How Speech-Recognition Software Discriminates against Minority Voices

Until programmers recognize their own internal biases, the software they create will be problematic

Join Our Community of Science Lovers!

“Clow-dia,” I say once. Twice. A third time. Defeated, I say the Americanized version of my name: “Claw-dee-ah.” Finally, Siri recognizes it. Having to adapt our way of speaking to interact with speech-recognition technologies is a familiar experience for people whose first language is not English or who do not have conventionally American-sounding names. I have now stopped using Siri, Apple's voice-based virtual assistant, because of it.

The growth of this tech in the past decade—not just Siri but Alexa and Cortana and others—has unveiled a problem in it: racial bias.
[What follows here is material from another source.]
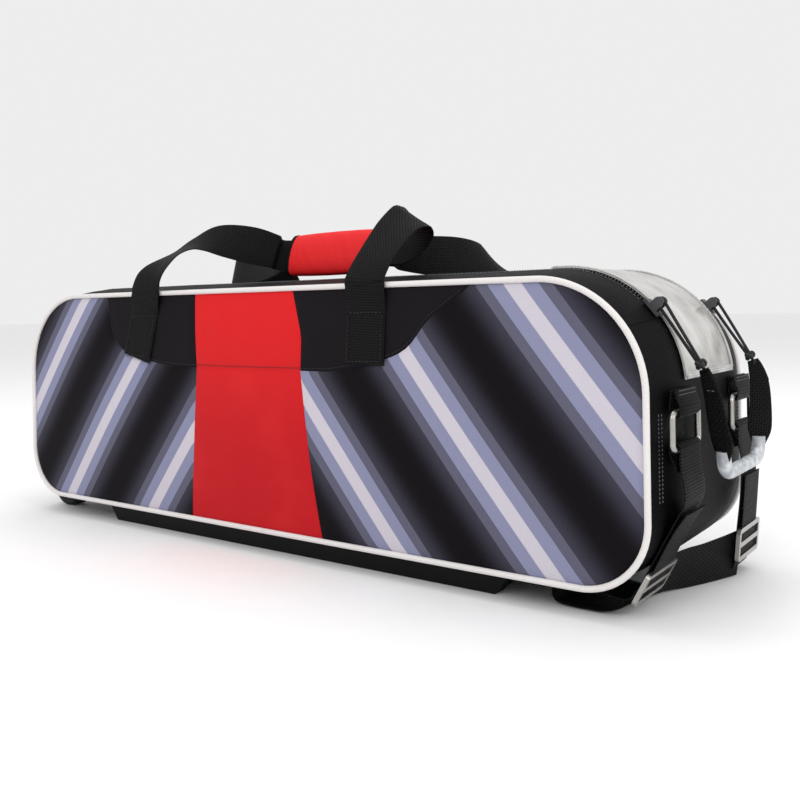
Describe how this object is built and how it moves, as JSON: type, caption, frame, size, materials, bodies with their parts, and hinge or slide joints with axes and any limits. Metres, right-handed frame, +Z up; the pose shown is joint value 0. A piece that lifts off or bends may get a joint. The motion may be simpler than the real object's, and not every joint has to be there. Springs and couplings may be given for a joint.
{
  "type": "rolling bowling bag",
  "caption": "Long soft-sided bag for a row of bowling balls, with webbing carry handles, a skid, wheels at one end and a tow strap and lifting bridle at the other.",
  "frame": {"origin": "on the flat bottom of the middle skid runner, at the middle of the bag in length and width", "axes": "+Z up, +X along the bag to its pulling end, -Y to the printed front panel"},
  "size_m": [0.8395, 0.2516, 0.3383],
  "materials": {
    "printed_fabric": "satin woven polyester with a dye print",
    "yoke_fabric": "satin woven polyester",
    "red_fabric": "satin woven polyester",
    "black_fabric": "coarse ballistic weave",
    "piping": "satin",
    "webbing": "ribbed polyester webbing",
    "zipper": "nylon coil",
    "clear_vinyl": "milky clear vinyl",
    "clear_tube": "clear vinyl tube",
    "cord": "braided cord",
    "hardware_metal": "nickel plate",
    "wheel_tyre": "matt polyurethane",
    "wheel_hub": "moulded",
    "steel": "zinc plated",
    "moulded_plastic": "fine moulded grain",
    "board": "plain sheet",
    "foam": "brushed fabric over foam"
  },
  "bodies": {
    "bag": {"back_handle_legs": "webbing", "back_panel_left": "printed_fabric", "back_panel_right": "printed_fabric", "back_piping": "piping", "back_stripe_lower": "red_fabric", "back_stripe_upper": "red_fabric", "back_yoke": "yoke_fabric", "ball_cup_left": "foam", "ball_cup_middle": "foam", "ball_cup_right": "foam", "base_board": "board", "base_skid": "moulded_plastic", "bottom_panel": "black_fabric", "divider_left": "foam", "divider_right": "foam", "end_panel_left": "black_fabric", "end_panel_right": "black_fabric", "front_handle_legs": "webbing", "front_panel_left": "printed_fabric", "front_panel_right": "printed_fabric", "front_piping": "piping", "front_stripe_lower": "red_fabric", "front_stripe_upper": "red_fabric", "front_yoke": "yoke_fabric", "lid_main": "black_fabric", "ring_tab_back": "webbing", "ring_tab_front": "webbing", "skid_screws": "steel", "top_strip_back": "black_fabric", "top_strip_front": "black_fabric", "wheel_axle_back": "steel", "wheel_axle_front": "steel", "wheel_housing_back": "moulded_plastic", "wheel_housing_front": "moulded_plastic", "zipper_coil_back": "zipper", "zipper_coil_front": "zipper"},
    "front_carry_handle": {"front_handle": "webbing", "grip_wrap": "red_fabric"},
    "back_carry_handle": {"back_handle": "webbing"},
    "lid_end": {"lid_end_panel": "black_fabric", "lid_flap_vinyl": "clear_vinyl"},
    "zip_pulls": {"zip_slider_front": "hardware_metal", "zip_slider_back": "hardware_metal", "zip_pull_front": "hardware_metal", "zip_pull_back": "hardware_metal"},
    "bridle": {"bridle_cord_front": "cord", "bridle_cord_back": "cord", "bridle_webbing_front": "webbing", "bridle_webbing_back": "webbing", "bridle_tube": "clear_tube"},
    "front_ring": {"ring_front": "hardware_metal"},
    "back_ring": {"ring_back": "hardware_metal"},
    "tow": {"tow_strap": "webbing"},
    "front_glide": {"tri_glide_front": "hardware_metal"},
    "back_glide": {"tri_glide_back": "hardware_metal"},
    "front_wheel": {"wheel_hub_front": "wheel_hub", "wheel_tyre_front": "wheel_tyre"},
    "back_wheel": {"wheel_hub_back": "wheel_hub", "wheel_tyre_back": "wheel_tyre"}
  },
  "joints": [
    {"name": "wheel_front_spin", "type": "hinge", "parent": "bag", "child": "front_wheel", "pos_m": [-0.375, -0.074, 0.027], "axis": [0, 1, 0], "continuous": true},
    {"name": "wheel_back_spin", "type": "hinge", "parent": "bag", "child": "back_wheel", "pos_m": [-0.375, 0.074, 0.027], "axis": [0, 1, 0], "continuous": true},
    {"name": "front_handle_fold", "type": "hinge", "parent": "bag", "child": "front_carry_handle", "pos_m": [0, -0.1225, 0.258], "axis": [1, 0, 0], "range_deg": [0, 150], "deforming": ["grip_wrap"]},
    {"name": "back_handle_fold", "type": "hinge", "parent": "bag", "child": "back_carry_handle", "pos_m": [0, 0.1225, 0.258], "axis": [-1, 0, 0], "range_deg": [0, 150]},
    {"name": "lid_end_open", "type": "hinge", "parent": "bag", "child": "lid_end", "pos_m": [0.178, 0, 0.2715], "axis": [0, -1, 0], "range_deg": [0, 90]},
    {"name": "zip_travel", "type": "hinge", "parent": "bag", "child": "zip_pulls", "pos_m": [0.302, 0, 0.172], "axis": [0, -1, 0], "range_deg": [0, 48]},
    {"name": "bridle_swing", "type": "hinge", "parent": "zip_pulls", "child": "bridle", "pos_m": [0.38397, 0, 0.24078], "axis": [0, -1, 0], "range_deg": [0, 99]},
    {"name": "ring_front_swing", "type": "hinge", "parent": "bag", "child": "front_ring", "pos_m": [0.404, -0.074, 0.1585], "axis": [0, -1, 0], "range_deg": [0, 22]},
    {"name": "ring_back_swing", "type": "hinge", "parent": "bag", "child": "back_ring", "pos_m": [0.404, 0.074, 0.1585], "axis": [0, -1, 0], "range_deg": [0, 22]},
    {"name": "tow_strap_swing", "type": "hinge", "parent": "front_ring", "child": "tow", "pos_m": [0.404, -0.074, 0.1315], "axis": [0, -1, 0], "range_deg": [0, 66]},
    {"name": "tri_glide_front_slide", "type": "slide", "parent": "tow", "child": "front_glide", "axis": [0.4694, 0, 0.883], "range_m": [0, 0.036]},
    {"name": "tri_glide_back_slide", "type": "slide", "parent": "tow", "child": "back_glide", "axis": [0.0894, 0, 0.996], "range_m": [0, 0.036]}
  ],
  "couplings": [
    {"joint": "ring_front_swing", "follows": "tow_strap_swing", "ratio": 0.3333},
    {"joint": "ring_back_swing", "follows": "tow_strap_swing", "ratio": 0.3333},
    {"joint": "bridle_swing", "follows": "tow_strap_swing", "ratio": 1.5}
  ]
}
One recent study, published in the Proceedings of the National Academy of Sciences USA, showed that speech-recognition programs are biased against Black speakers. On average, the authors found, all five programs from leading technology companies, including Apple and Microsoft, showed significant race disparities; they were roughly twice as likely to incorrectly transcribe audio from Black speakers compared with white speakers.

This effectively censors voices that are not part of the “standard” languages or accents used to create these technologies. “I don't get to negotiate with these devices unless I adapt my language patterns,” says Halcyon Lawrence, an assistant professor of technical communication and information design at Towson University, who was not part of the study. “That is problematic.” For Lawrence, who has a Trinidad and Tobagonian accent, or for me as a Puerto Rican, part of our identity comes from speaking a particular language, having an accent or using a set of speech forms such as African American Vernacular English (AAVE). Having to change such an integral part of an identity to be able to be recognized is inherently cruel.

On supporting science journalism

If you're enjoying this article, consider supporting our award-winning journalism by subscribing. By purchasing a subscription you are helping to ensure the future of impactful stories about the discoveries and ideas shaping our world today.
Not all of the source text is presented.